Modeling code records
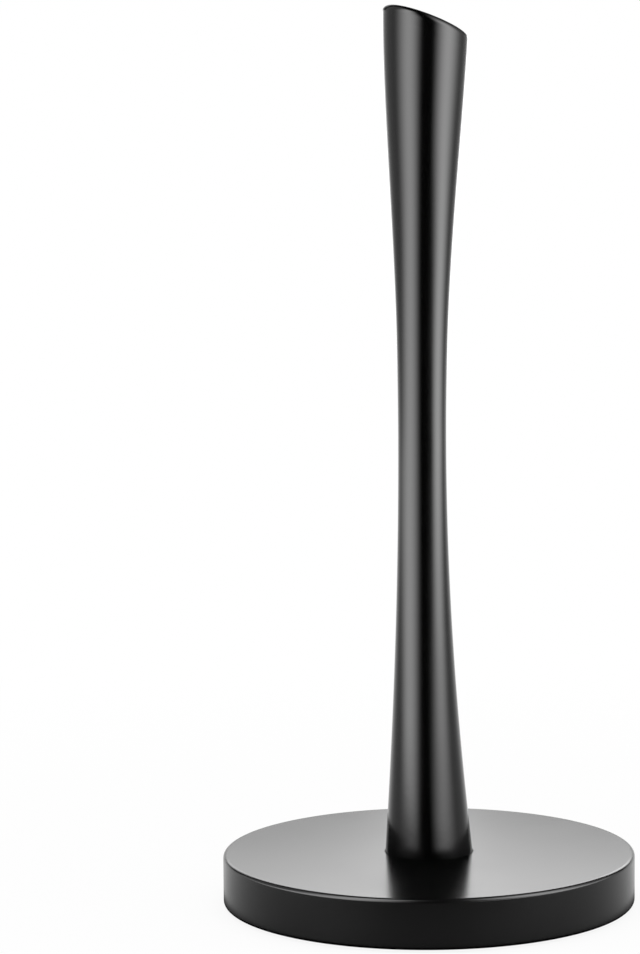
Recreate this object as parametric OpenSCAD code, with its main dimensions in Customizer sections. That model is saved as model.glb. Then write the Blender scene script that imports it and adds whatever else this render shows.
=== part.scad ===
// Countertop paper towel holder: a waisted, slightly bowed steel post with an obliquely cut,
// rounded head, bolted upright on a round weighted base.
// +Z is up, the origin is on the tabletop under the middle of the base, and the tall side of
// the post's head faces -X.

/* [Base] */
// Outside diameter of the base
base_d = 175; // [150:1:200]
// Height of the base's top face above the table
base_h = 22; // [18:0.5:26]
// Rounding of the base's top edge
base_edge_r = 1.6; // [1.4:0.1:3]
// Sheet thickness of the base cover
cover_wall = 1; // [0.8:0.1:1.2]
// Outside radius of the bend at the cover's bottom rim
rim_edge_r = 1.4; // [1.4:0.1:2.4]
// Width of the lip that is turned in under the cover's rim
rim_lip = 6; // [4:0.5:9]
// Height of the cover's rim above the table
rim_gap = 1; // [0.6:0.1:1.6]

/* [Inside the base] */
// Thickness of the closing plate over the lip
plate_t = 1; // [0.8:0.1:1.6]
// Thickness of the cast weight's disc
weight_t = 6; // [4:0.5:8]
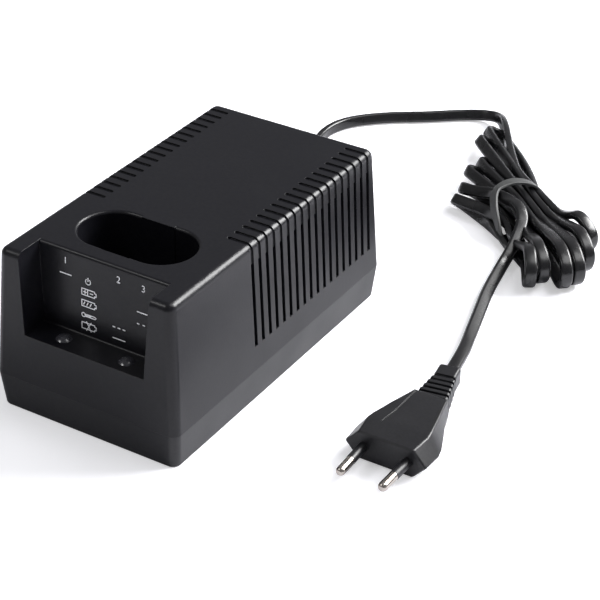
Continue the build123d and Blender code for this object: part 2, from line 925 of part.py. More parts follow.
def make_bracket_screws():
    """Two screws through the bracket feet."""
    head_base = core_base_height + bracket_thickness
    length = min(small_screw_length, head_base - floor_thickness / 2)
    return [
        small_screw(side * bracket_hole_x, transformer_y, head_base, length) for side in (-1, 1)
    ]


def make_filter_capacitor():
    """Electrolytic can that stands on the board, with a crimp groove."""
    y = power_row_y - capacitor_radius
    can = post(capacitor_x, y, board_top, board_top + capacitor_height, capacitor_radius)
    can = fillet(top_edges(can), smallest_radius)
    groove_z = board_top + capacitor_height * 0.12
    groove = Pos(capacitor_x, y, groove_z) * Torus(capacitor_radius, smallest_radius)
    return can - groove


def make_heat_sink():
    """Aluminium plate with upright fins on its rear face."""
    low_x = heat_sink_x - heat_sink_width / 2
    high_x = heat_sink_x + heat_sink_width / 2
    top = board_top + heat_sink_height
    sink = slab(low_x, high_x, power_row_y - heat_sink_base, power_row_y, board_top, top)
    pitch = (heat_sink_width - heat_sink_fin) / (heat_sink_fins - 1)
    for index in range(heat_sink_fins):
        x = low_x + index * pitch
        sink += slab(
            x, x + heat_sink_fin, power_row_y, power_row_y + heat_sink_fin_length, board_top, top
        )
    hole_z = transistor_hole_height()
    hole_y = power_row_y - heat_sink_base / 2
    radius = transistor_screw_radius + fit_clearance
    return sink - rod_y(heat_sink_x, hole_y, hole_z, radius, 2 * heat_sink_base)


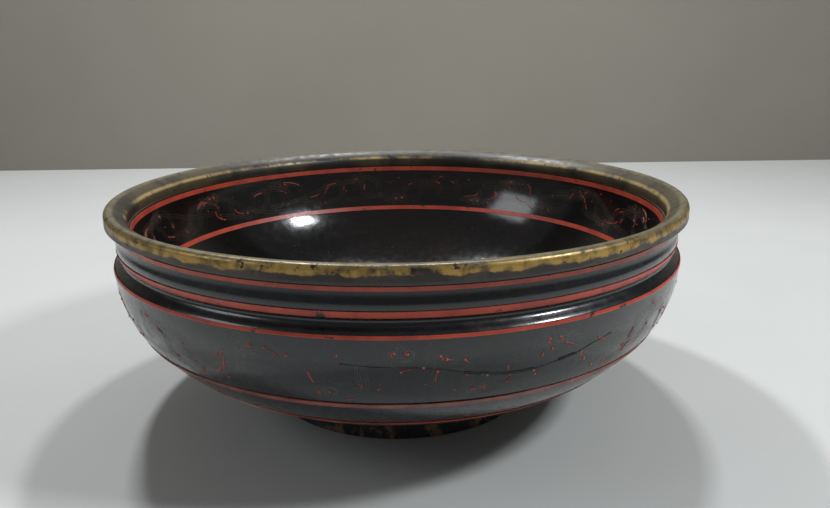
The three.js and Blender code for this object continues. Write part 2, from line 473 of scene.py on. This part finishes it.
def gilt_material():
    """Gilding worn to dark bronze: gold on the outer face, brown bevel, a pale olive crest that is a
    painted highlight on the lip's top, and a bright crease that is partly worn gold and partly a painted
    highlight.
    """
    material, tree, shader, where = start_material("worn_gilding")
    gold = place_group(tree, PATCHES, where, Scale=105.0, Threshold=0.5, Softness=0.16)
    up_face = height_mask(tree, where, GOLD_FROM, GOLD_FULL)
    kept_gold = math_node(tree, "SUBTRACT", math_node(tree, "MULTIPLY", up_face, 0.34), 0.2)
    tree.links.new(kept_gold, gold.inputs["Bias"])
    bloom = place_group(tree, PATCHES, where, Scale=34.0, Threshold=0.4, Softness=0.2)
    mottle = place_group(tree, PATCHES, where, Scale=230.0, Threshold=0.42, Softness=0.25)
    pits = place_group(tree, PATCHES, where, Scale=330.0, Threshold=0.6, Softness=0.05)
    rubbed = place_group(tree, RUBBED, where, Scale=300.0)
    outer = radius_mask(tree, where, OUTER_FACE_FROM, OUTER_FACE_FULL)
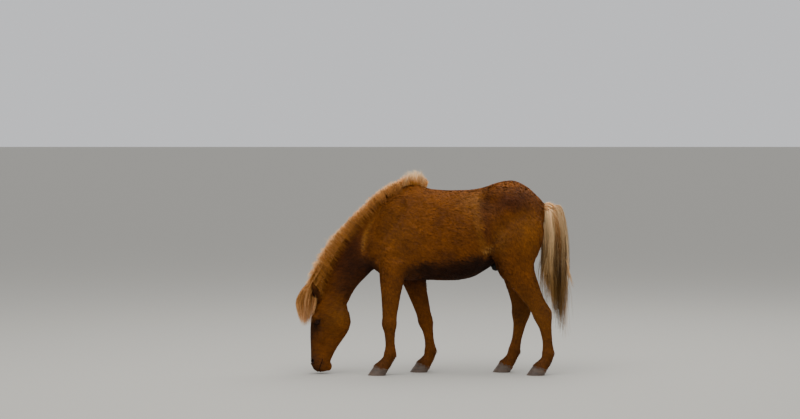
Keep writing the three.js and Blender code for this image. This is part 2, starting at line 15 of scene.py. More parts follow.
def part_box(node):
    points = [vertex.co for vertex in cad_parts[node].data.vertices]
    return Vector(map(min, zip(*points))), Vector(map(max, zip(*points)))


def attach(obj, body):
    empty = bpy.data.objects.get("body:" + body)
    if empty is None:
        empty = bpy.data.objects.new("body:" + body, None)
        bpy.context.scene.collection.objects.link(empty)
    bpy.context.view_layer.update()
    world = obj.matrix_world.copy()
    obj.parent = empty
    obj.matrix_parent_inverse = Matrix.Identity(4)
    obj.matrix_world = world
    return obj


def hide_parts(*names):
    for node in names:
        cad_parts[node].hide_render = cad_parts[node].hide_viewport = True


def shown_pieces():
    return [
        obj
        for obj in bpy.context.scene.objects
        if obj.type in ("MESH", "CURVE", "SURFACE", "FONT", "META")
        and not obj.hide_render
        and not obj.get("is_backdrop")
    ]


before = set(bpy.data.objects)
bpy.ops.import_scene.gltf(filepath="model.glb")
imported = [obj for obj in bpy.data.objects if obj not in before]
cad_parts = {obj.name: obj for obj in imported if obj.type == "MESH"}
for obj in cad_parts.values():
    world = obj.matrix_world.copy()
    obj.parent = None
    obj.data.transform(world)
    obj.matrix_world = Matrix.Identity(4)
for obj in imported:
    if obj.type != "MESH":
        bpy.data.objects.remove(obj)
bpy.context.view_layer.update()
bpy.ops.object.select_all(action="DESELECT")

# %% [markdown]
# ## Units and place
# The horse is drawn in millimetres, Z up, facing -X, with its left side at -Y. The CAD put the
# middle of its plan at the origin, so all that is drawn here moves along X by the same amount. The
# toe of the left fore hoof tells how far.

# %% Units and place
FORE_TOE_X = -481
SHIFT_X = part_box("foreleg_left_hoof")[0].x * 1000 - FORE_TOE_X


def metres(points):
    """Points of the drawing, in millimetres, as places in the scene."""
    return (np.asarray(points, float) + (SHIFT_X, 0, 0)) / 1000


def drawn(points):
    """The other way round: places in the scene as millimetres of the drawing."""
    return np.asarray(points, float) * 1000 - (SHIFT_X, 0, 0)


print("the drawing moves by", round(SHIFT_X, 2), "mm")

# %% [markdown]
# ## Camera, floor and light
# The camera stands at about eye level and looks slightly down, so the far edge of the floor
# crosses the picture above its middle. A long lens keeps the near and the far legs alike. One
# pixel is 7.35 mm at the horse, and that and the lens give the distance. The light is soft studio
# light: bright from above, with no hard shadow.

# %% Camera
PICTURE = (800, 419)
MM_PER_PIXEL = 7.35
EYE_LEVEL = 1.683
LENS, SENSOR = 100, 36
PICTURE_MIDDLE = (-243, 0, 1209)
distance = PICTURE[0] * MM_PER_PIXEL / 1000 * LENS / SENSOR
middle = Vector(metres(PICTURE_MIDDLE))
pitch = math.atan2(EYE_LEVEL - middle.z, distance)
bpy.ops.object.camera_add(
    location=(middle.x, -distance, EYE_LEVEL), rotation=(math.pi / 2 - pitch, 0, 0)
)
camera = bpy.context.object
camera.data.lens, camera.data.sensor_width = LENS, SENSOR
camera.data.clip_end = 6000
bpy.context.scene.camera = camera
print("camera", round(distance, 2), "m away, looking down", round(math.degrees(pitch), 2), "degrees")


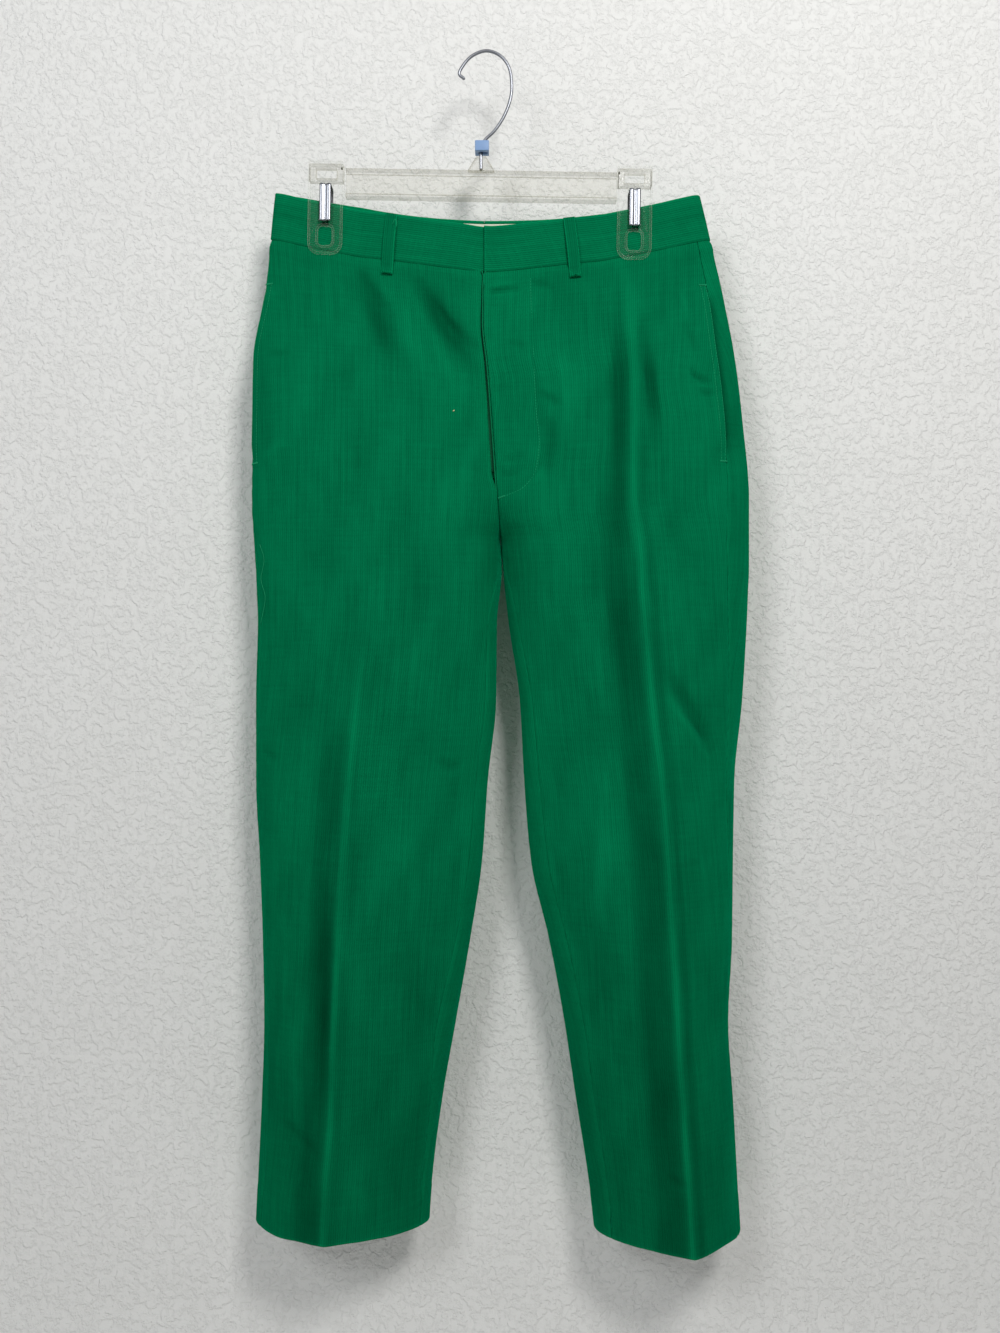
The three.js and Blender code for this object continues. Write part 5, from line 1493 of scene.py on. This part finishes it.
def spring_strap(x):
    """Steel strap: an arch over the jaws in y and z, carried across its width with two ridges, and ending in
    curled lips."""
    crossing = CLIP["top"] - SPRING["below"]
    outer, bend, foot = SPRING["outer"], SPRING["bend"], crossing - SPRING["reach"]
    turn = np.linspace(0, math.pi / 2, 8)
    legs = np.linspace(foot, crossing - bend, 22)[:-1]
    curl = np.linspace(math.pi * 0.9, 0, 9)[:-1]
    lip = SPRING["lip"]
    front = [np.stack([-outer - lip + lip * np.cos(curl), foot - lip * np.sin(curl)], axis=-1)]
    front.append(np.stack([np.full(len(legs), -outer), legs], axis=-1))
    arch = np.stack([-outer + bend - bend * np.cos(turn), crossing - bend + bend * np.sin(turn)], axis=-1)
    front.append(arch)
    half = np.concatenate(front)
    line = np.concatenate([half, half[::-1] * np.array([-1, 1])])
    across = np.linspace(-1, 1, 17)
    ridge = SPRING["crown"] * (1 - across**6) - SPRING["groove"] * bell(across, SPRING["groove_reach"])
    tangent = unit(np.gradient(line, axis=0))
    out = np.stack([-tangent[:, 1], tangent[:, 0]], axis=-1)
    if out[30, 0] > 0:
        out = -out
    place = line[:, None] + out[:, None] * ridge[None, :, None]
    xs = np.broadcast_to(x + across * SPRING["width"] / 2, place.shape[:2])
    outer_grid = np.stack([xs, place[..., 0], place[..., 1]], axis=-1)
    inner_grid = outer_grid.copy()
    inner_grid[..., 1:] -= out[:, None] * SPRING["wall"]
    return rounded_shell(outer_grid, inner_grid, np.zeros(outer_grid.shape[:2] + (2,)))[:2]


class TrousersSettings(bpy.types.PropertyGroup):
    """Sizes and colours of the trousers, the hanger and the stage."""

    cloth_colour: bpy.props.FloatVectorProperty(
        name="Cloth", description="Colour of the corduroy's pile", subtype="COLOR", size=4, min=0, max=1,
        default=(0.0009, 0.174, 0.068, 1),
    )
    facing_colour: bpy.props.FloatVectorProperty(
        name="Facing", description="Colour of the waistband's facing", subtype="COLOR", size=4, min=0, max=1,
        default=(0.80, 0.80, 0.66, 1),
    )
    plastic_colour: bpy.props.FloatVectorProperty(
        name="Clear plastic", description="Tint of the clips' jaws", subtype="COLOR", size=4, min=0, max=1,
        default=(0.86, 0.90, 0.78, 1),
    )
    bar_colour: bpy.props.FloatVectorProperty(
        name="Tinted plastic", description="Tint of the bar, neck and housings", subtype="COLOR", size=4,
        min=0, max=1, default=(0.50, 0.46, 0.31, 1),
    )
    sizer_colour: bpy.props.FloatVectorProperty(
        name="Sizer", description="Colour of the square sizer", subtype="COLOR", size=4, min=0, max=1,
        default=(0.22, 0.36, 0.62, 1),
    )
    wale_pitch: bpy.props.FloatProperty(
        name="Wale pitch", description="Distance from rib to rib", default=0.0022, min=0.0005, max=0.01,
        unit="LENGTH", precision=4,
    )
    panel_wall: bpy.props.FloatProperty(
        name="Cloth thickness", description="Thickness of the panels", default=0.0015, min=0.0005, max=0.004,
        unit="LENGTH", precision=4,
    )
    wire_diameter: bpy.props.FloatProperty(
        name="Hook wire", description="Diameter of the hook's wire", default=0.0033, min=0.001, max=0.006,
        unit="LENGTH", precision=4,
    )
    wall_distance: bpy.props.FloatProperty(
        name="Wall distance", description="From the hanger to the wall behind it", default=0.056, min=0.055,
        max=1.0, unit="LENGTH",
    )
    light_power: bpy.props.FloatProperty(
        name="Light", description="Power of the main light", default=34.0, min=1.0, max=1000.0, unit="POWER",
    )


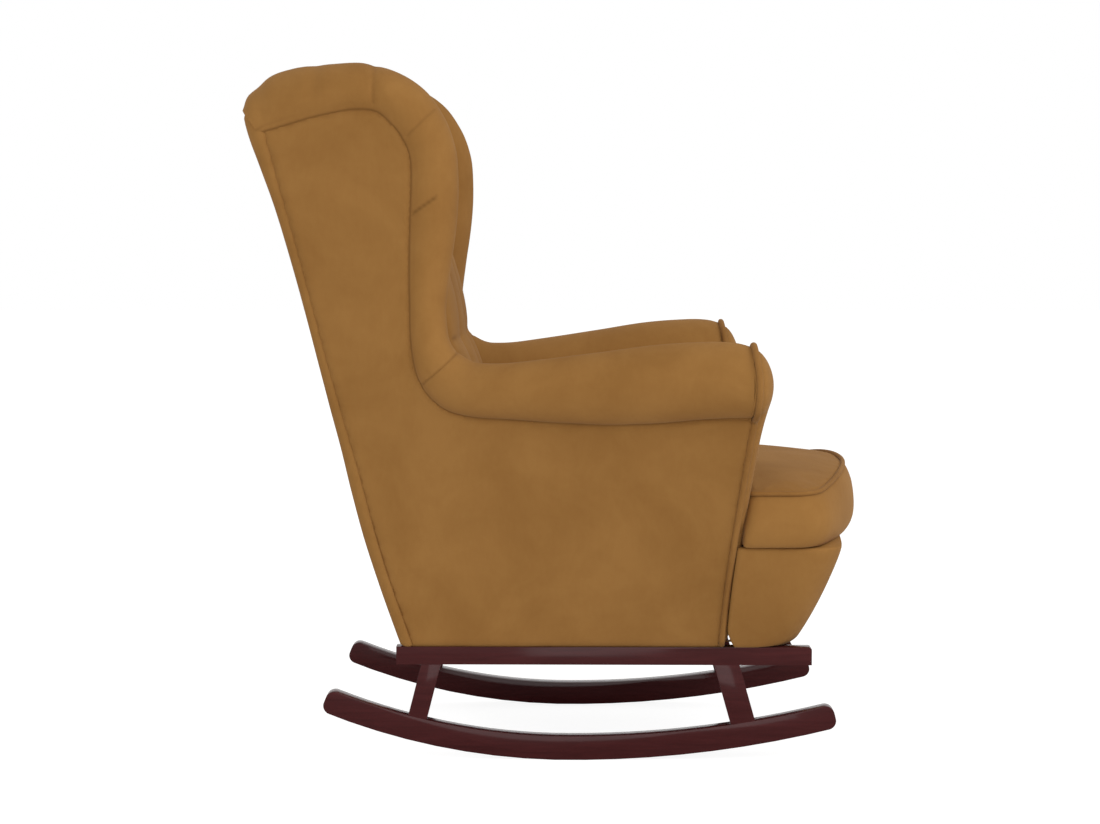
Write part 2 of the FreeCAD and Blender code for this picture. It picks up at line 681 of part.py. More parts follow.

◆ **Directions for this task**:
Set down each line of the material verbatim, from the first line through the line that contains "head faces -X.".

◆ **Solution to this exercise**:
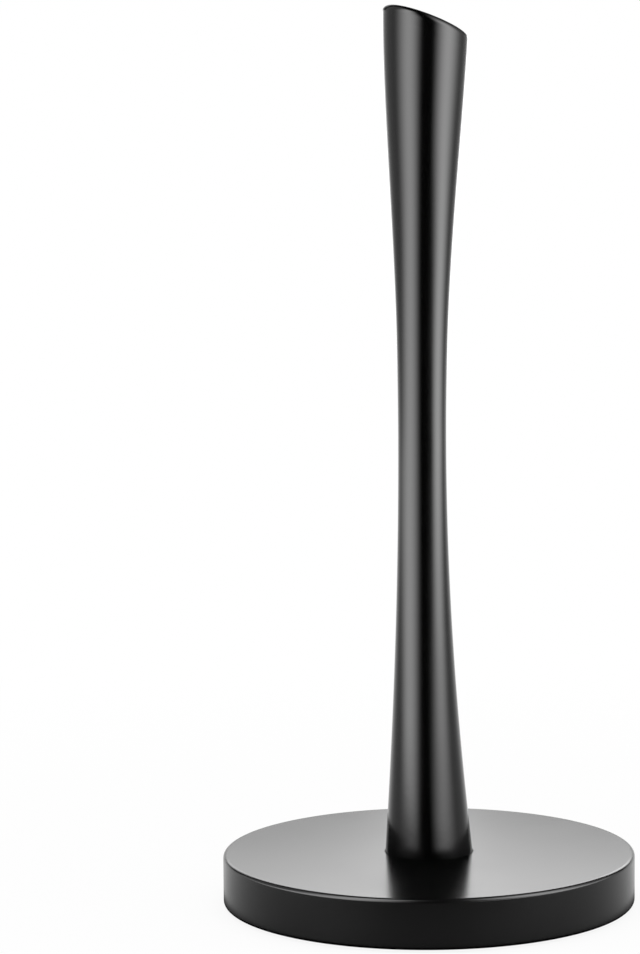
Recreate this object as parametric OpenSCAD code, with its main dimensions in Customizer sections. That model is saved as model.glb. Then write the Blender scene script that imports it and adds whatever else this render shows.
=== part.scad ===
// Countertop paper towel holder: a waisted, slightly bowed steel post with an obliquely cut,
// rounded head, bolted upright on a round weighted base.
// +Z is up, the origin is on the tabletop under the middle of the base, and the tall side of
// the post's head faces -X.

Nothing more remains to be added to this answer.